Kanzler Scholz verspricht immer wieder Führung in der Regierung, bleibt die aber oft schuldig. Zu oft, finden immer mehr Sozialdemokraten. So habe er gegen CDU-Kanzlerkandidat Merz keine Chance, sagt der Thüringer SPD-Politiker Bausewein. Das ginge nur mit einem Kandidatenwechsel.
Der ehemalige Landesvorsitzende der SPD in Thüringen, Andreas Bausewein, hat sich für Verteidigungsminister Boris Pistorius als Kanzlerkandidat seiner Partei ausgesprochen. "Wir leben in einer Zeit, in der Personen Parteien ziehen", sagte Bausewein, der bis Ende Juni Oberbürgermeister von Erfurt war, dem "Stern". "Wenn die SPD eine Chance haben will, die Union zu besiegen, dann heißt unsere beste Chance Boris Pistorius." Es handele sich nicht um eine Kritik an Bundeskanzler Olaf Scholz, sondern um eine "nüchterne Abwägung", so Bausewein. Laut Bausewein müsse die Partei jetzt eine Frage diskutieren: "Was nützt dem Land und der Partei am meisten?" Er forderte eine schnelle Entscheidung.
Bausewein sagte, er hoffe sehr, dass Pistorius zur Verfügung stehe: "Ich kenne viele Sozialdemokraten, die das genauso sehen wie ich." Er fügte hinzu: "In Thüringen dürfte dies Mehrheitsmeinung sein." So sprach sich auch der SPD-Landrat des thüringischen Landkreises Nordhausen, Matthias Jendricke, für Pistorius aus. "Wenn die SPD in der glücklichen Lage ist, einen populären Kandidaten zu haben, der deutlich beliebter als Merz ist, dann wäre es doch fahrlässig, diese Chance nicht zu nutzen", sagte er dem "Stern".

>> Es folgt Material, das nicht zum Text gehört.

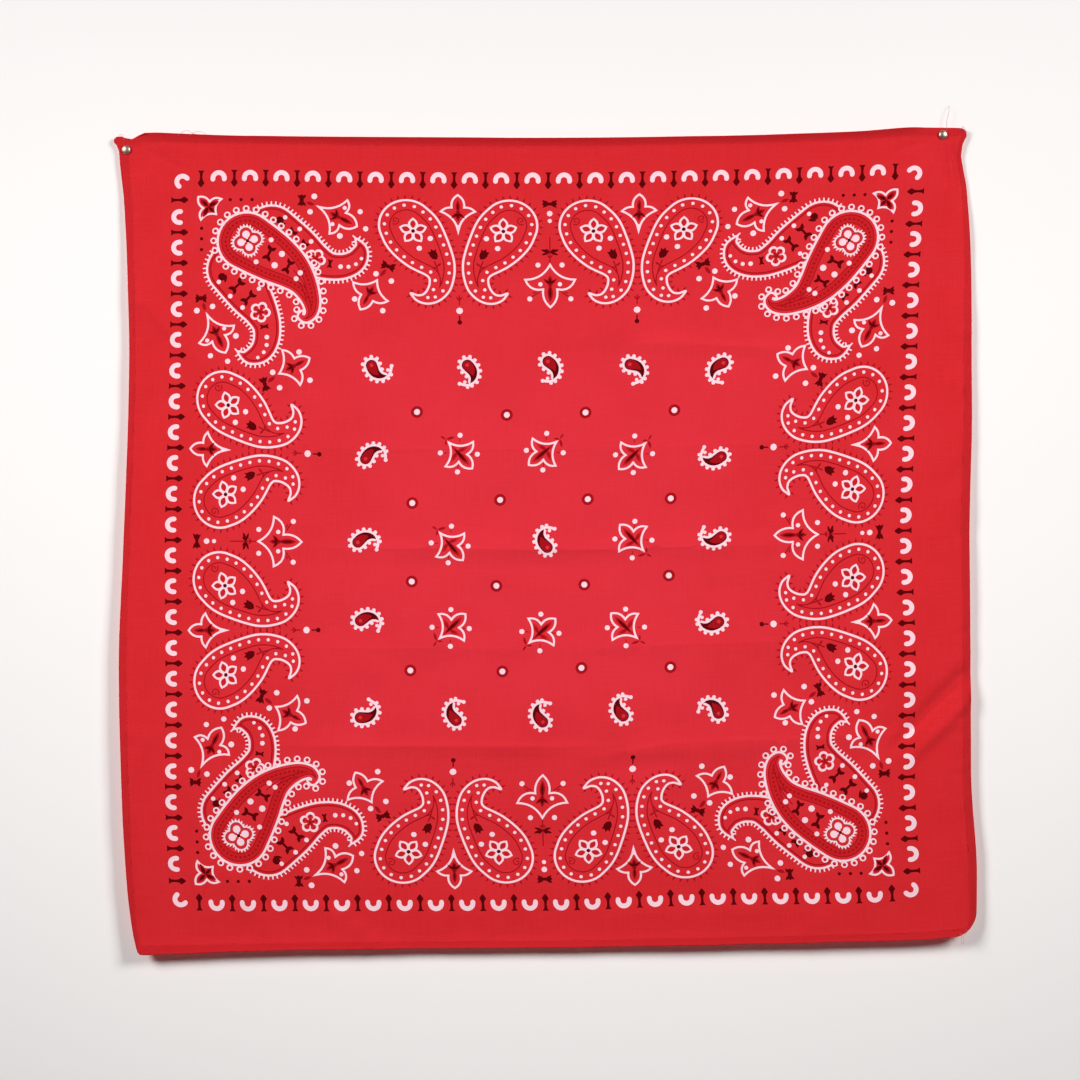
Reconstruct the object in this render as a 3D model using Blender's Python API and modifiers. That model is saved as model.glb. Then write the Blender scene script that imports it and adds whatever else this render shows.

Auch aus anderen Bundesländern kommen SPD-Stimmen für einen Kanzlerkandidaten Pistorius. Der parlamentarische Geschäftsführer der SPD-Landtagsfraktion in Sachsen-Anhalt, Rüdiger Erben, sagte dem "Spiegel": "Boris Pistorius macht sehr gute Arbeit, und deshalb genießt er eine hohe Anerkennung - in der Truppe, aber eben auch im ganzen Land. Er wäre zweifelsohne das beste Angebot für die Wähler, weil er die Menschen besser erreicht."
Scholz erfüllt laut Mützenich alle Voraussetzungen
Der "Spiegel" zitiert auch den SPD-Vorsitzenden der Stadt Osnabrück, Robert Alferink: "Seit Tagen werden die Stimmen lauter, die sich für Boris als Kanzlerkandidaten aussprechen." Pistorius war von 2006 bis 2013 Oberbürgermeister in Osnabrück. Auch aus Hamburg war Unterstützung für Pistorius laut geworden.
SPD-Fraktionschef Rolf Mützenich stellte sich bei einer Debatte im Bundestag dagegen hinter Scholz. Er sagte, im anstehenden kurzen Wahlkampf gehe es um eine Richtungsentscheidung und die Frage, wer der bessere Kanzler sei. "Es geht um Kompetenz, Erfahrung und Integrität." Scholz erfülle alle Voraussetzungen. "Wir und ich werden ihn mit ganzer Kraft unterstützen dabei."